On ne pense pas la même chose lorsqu’on revoit Bogart et Bacall qui sont morts il y a bien longtemps. Ils sont fixés dans le noir et blanc. Est-ce la couleur qui nous fait paraître les acteurs plus jeunes, plus proches ? J’ai l’impression d’être engagé sur un délire un peu con, pardon. Enfin, même si cela n’a rien à voir avec rien, Bacall et Bogart, pour faire face au Comité des activités-américaines du sénateur dégueulasse  McCarthy, deviennent membres du Comité pour le premier amendement (en faveur de la liberté d’expression), aux côtés notamment de John Huston et William Wyler. .  En 1999, Bogart mort en 1957 est classé par l’American Film Institute comme étant la plus grande vedette de cinéma masculine de tous les temps. Et Lauren Bacall qu’on a pu garder jusqu’en 2014 demeure la plus belle femme fatale des mêmes temps dans la mémoire de tous. Née dans le Bronx de parents Juifs de Bielo Russie, elle s’appelait Betty Joan Perske ce qui sonnait moins bien que Lauren Bacall. Une grande dame.

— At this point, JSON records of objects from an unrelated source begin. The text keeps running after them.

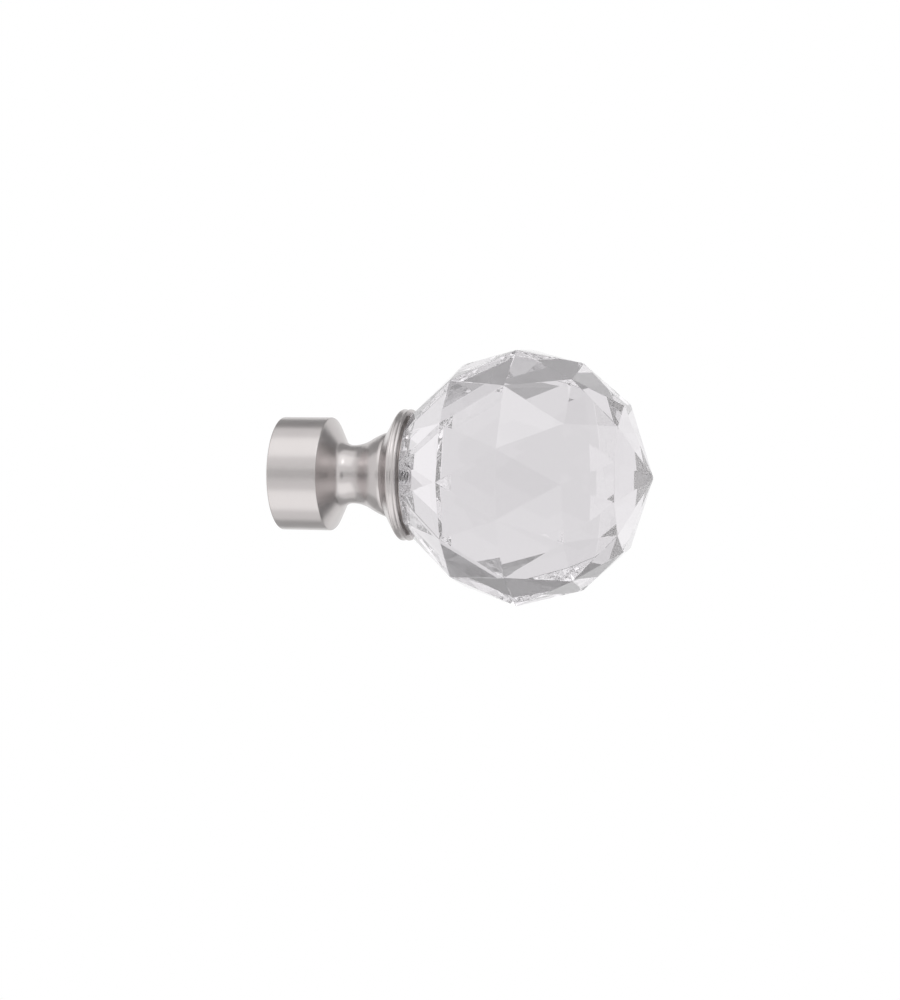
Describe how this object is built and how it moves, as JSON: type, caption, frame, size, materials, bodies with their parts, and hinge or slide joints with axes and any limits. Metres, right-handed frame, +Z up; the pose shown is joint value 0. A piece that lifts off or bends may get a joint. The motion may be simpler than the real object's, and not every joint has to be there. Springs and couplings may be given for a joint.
{
  "type": "curtain pole finial",
  "caption": "Curtain pole finial: a faceted clear crystal ball on a turned satin metal base, with a socket that slides over the pole's end.",
  "frame": {"origin": "centre of the socket's open mouth, on the pole's axis", "axes": "+X along the pole's axis, outward from the mouth to the ball's tip; +Z up; the front that the room sees is -Y"},
  "size_m": [0.0942, 0.0628, 0.0628],
  "materials": {
    "satin_nickel": "satin",
    "crystal": "polished",
    "zinc_plated_steel": "plain",
    "black_steel": "plain"
  },
  "bodies": {
    "root": {"metal_base": "satin_nickel", "crystal_ball": "crystal", "threaded_stud": "zinc_plated_steel", "grub_screw": "black_steel"}
  },
  "joints": []
}
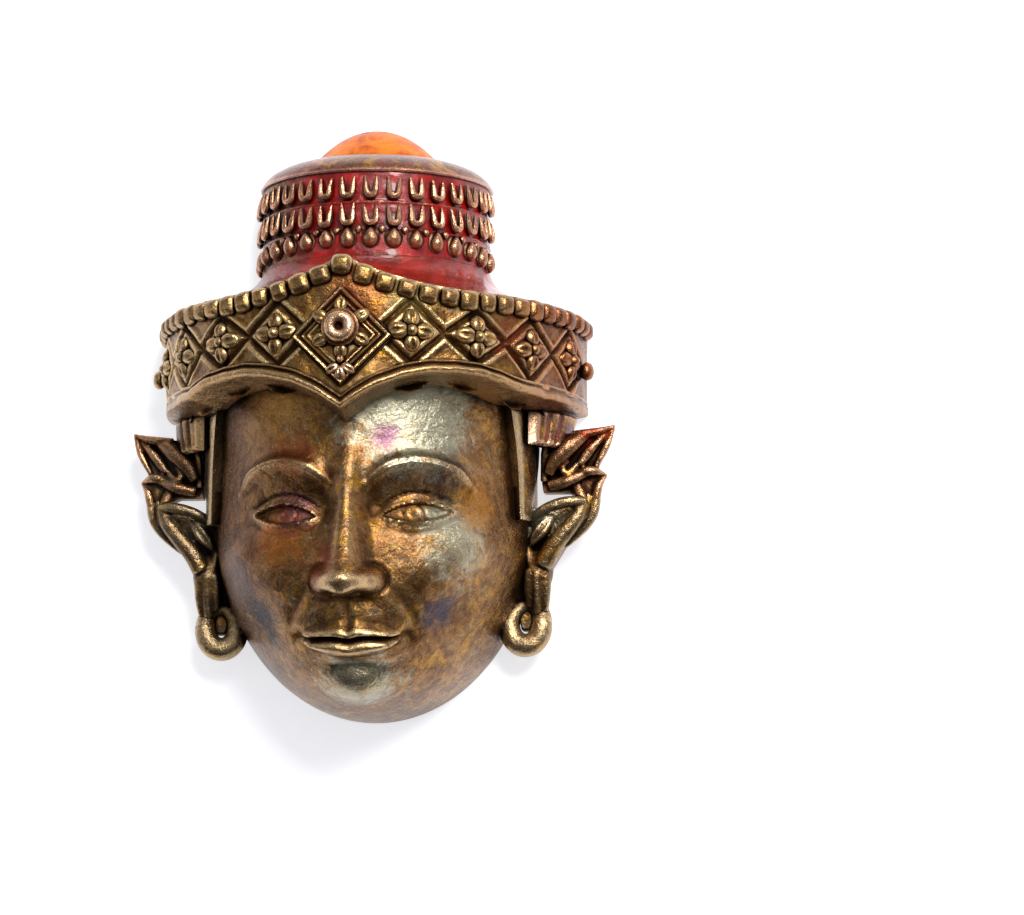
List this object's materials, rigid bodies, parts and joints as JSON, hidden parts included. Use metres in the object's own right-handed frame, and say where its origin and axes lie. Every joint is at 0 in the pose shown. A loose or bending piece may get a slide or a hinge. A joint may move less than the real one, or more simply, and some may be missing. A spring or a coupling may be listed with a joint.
{
  "type": "cast metal mask",
  "caption": "Miniature cast bronze mask with a calm face, pointed diadem, drum-shaped crown with leaf rows and domed top, flame-tipped ears and hoop earrings, open at the back.",
  "frame": {"origin": "middle of the flat back, in the plane that the mask lies on", "axes": "+X towards the mask's left (the viewer's right), +Y from chin to crown, +Z out of the face"},
  "size_m": [0.0234, 0.0286, 0.0127],
  "materials": {
    "bronze": "aged cast bronze, dark in the recesses and rubbed bright on the edges",
    "red_lacquer": "glossy translucent deep red lacquer over bronze, worn off the high points",
    "aged_copper": "smooth brown-pink aged metal, satin",
    "orange_lacquer": "glossy orange lacquer"
  },
  "bodies": {
    "root": {"brow_moulding": "bronze", "crest_boss": "bronze", "crest_flower": "bronze", "crest_pendant": "bronze", "crest_plate": "bronze", "crown_brim": "red_lacquer", "crown_collar": "aged_copper", "crown_dome": "orange_lacquer", "crown_drum": "red_lacquer", "drop_row": "red_lacquer", "ear_flame_left": "bronze", "ear_flame_right": "bronze", "ear_left": "bronze", "ear_right": "bronze", "earring_left": "bronze", "earring_right": "bronze", "face_shell": "bronze", "lower_leaf_row": "red_lacquer", "rosette_petals": "bronze", "rosette_studs": "bronze", "side_studs": "bronze", "temple_panel_left": "red_lacquer", "temple_panel_right": "bronze", "temple_strip_left": "bronze", "temple_strip_right": "bronze", "tiara_band": "bronze", "tiara_beads": "bronze", "upper_leaf_row": "red_lacquer"}
  },
  "joints": []
}
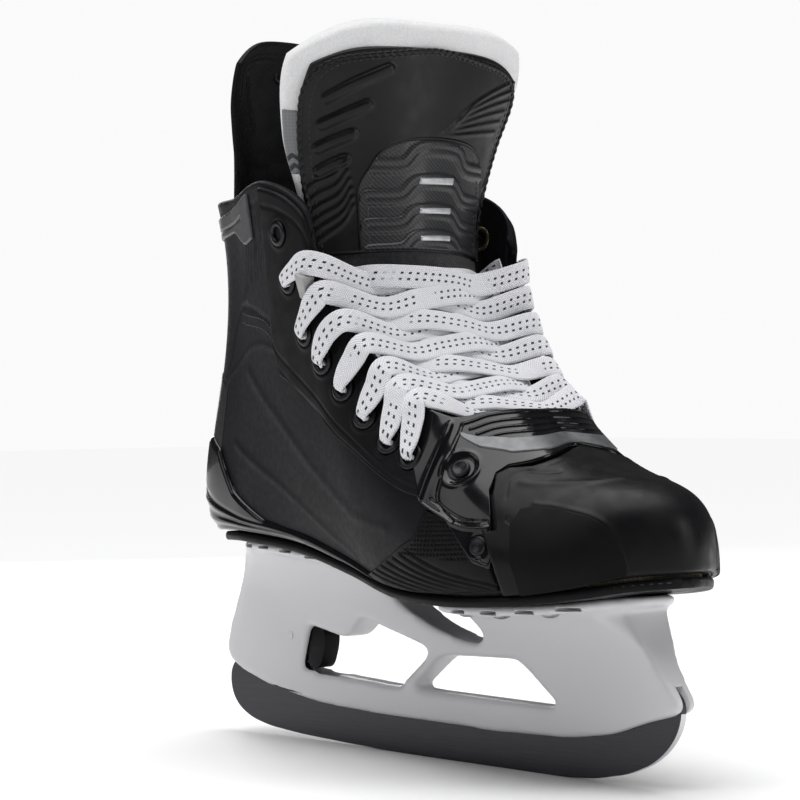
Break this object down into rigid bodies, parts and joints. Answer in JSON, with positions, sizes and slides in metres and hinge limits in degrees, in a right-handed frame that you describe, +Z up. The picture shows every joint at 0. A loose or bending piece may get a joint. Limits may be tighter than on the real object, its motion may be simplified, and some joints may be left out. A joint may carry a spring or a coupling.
{
  "type": "ice hockey skate",
  "caption": "Right-foot ice hockey skate: moulded boot with lacing, padded tongue, tendon guard, blade holder and a removable steel runner with a trigger release.",
  "frame": {"origin": "middle of the runner's flat on the ice, straight under the front of the ankle", "axes": "+X forward to the toe, +Y to the inner side of the foot, +Z up"},
  "size_m": [0.2846, 0.13, 0.302],
  "materials": {
    "sole_black": "satin",
    "board": "matte",
    "foam_dark": "matte",
    "quarter": "matte",
    "vamp": "matte",
    "toe_cap": "satin",
    "gloss_black": "gloss",
    "rivet_dark": "satin",
    "vent": "matte",
    "film_grey": "gloss",
    "trim_silver": "satin",
    "facing": "matte",
    "eyelet": "satin",
    "lock_grey": "satin",
    "liner": "matte",
    "lace": "matte",
    "aglet": "gloss",
    "guard": "satin",
    "felt": "matte",
    "cover": "satin",
    "insert": "satin",
    "label": "matte",
    "holder_white": "semi-gloss",
    "rivet_steel": "satin",
    "trigger_black": "satin",
    "pin_steel": "satin",
    "runner_steel": "coated, satin"
  },
  "bodies": {
    "root": {"outsole": "sole_black", "insole_board": "board", "footbed": "foam_dark", "quarter_lateral": "quarter", "quarter_medial": "quarter", "toe_box": "vamp", "toe_cap": "toe_cap", "toe_bridge": "gloss_black", "bridge_rivets": "rivet_dark", "vent_panel_lateral": "vent", "vent_panel_medial": "vent", "heel_counter": "gloss_black", "heel_strip": "film_grey", "collar_panels": "trim_silver", "facing_lateral": "facing", "facing_medial": "facing", "eyelets_lateral": "eyelet", "eyelets_medial": "eyelet", "lace_lock_lateral": "lock_grey", "lace_lock_medial": "lock_grey", "liner_lateral": "liner", "liner_medial": "liner", "ankle_pads": "foam_dark", "collar_pad": "liner", "tongue_lower": "liner", "lace": "lace", "aglets": "aglet", "guard_base": "guard", "holder": "holder_white", "rivets_rear": "rivet_steel", "rivets_front": "rivet_steel", "trigger_pin": "pin_steel", "trigger_spring": "pin_steel"},
    "tongue": {"tongue_felt": "felt", "tongue_cover": "cover", "tongue_insert": "insert", "tongue_bars": "trim_silver", "tongue_label": "label"},
    "guard": {"tendon_guard": "guard", "guard_grommet": "rivet_dark"},
    "trigger": {"trigger": "trigger_black"},
    "runner": {"runner": "runner_steel"}
  },
  "joints": [
    {"name": "tongue_flex", "type": "hinge", "parent": "root", "child": "tongue", "pos_m": [-0.016, 0, 0.203], "axis": [0, 1, 0], "range_deg": [0, 18], "stiffness_Nm_per_rad": 0.6},
    {"name": "tendon_guard_flex", "type": "hinge", "parent": "root", "child": "guard", "pos_m": [-0.112, 0, 0.232], "axis": [0, -1, 0], "range_deg": [0, 22], "stiffness_Nm_per_rad": 1.2},
    {"name": "trigger_pull", "type": "hinge", "parent": "root", "child": "trigger", "pos_m": [-0.09, 0, 0.045], "axis": [0, 1, 0], "range_deg": [0, 18], "stiffness_Nm_per_rad": 0.3},
    {"name": "runner_release", "type": "hinge", "parent": "root", "child": "runner", "pos_m": [0.133, 0, 0.033], "axis": [0, -1, 0], "range_deg": [0, 0.9]}
  ],
  "couplings": [
    {"joint": "runner_release", "follows": "trigger_pull", "ratio": 0.05}
  ]
}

Mais revenons-en à Pulp Fiction qui est un film noir hilarant. John Travolta est capable de tout et son comparse black, Samuel Jackson (beaucoup de noirs Américains portent des noms de Présidents, vous le saviez ?) le tueur à la bouche pleine de Bible est sensationnel. Bruce Willis et Maria de Medeiros forment le couple le plus inattendu et abracadabrant du monde. Bref on n’arrête pas de rire sous les balles de 45mm et les litres de sang. Ce qui est bien agréable, mais il est recommandé d’aller prendre un bon bain après que le film soit terminé.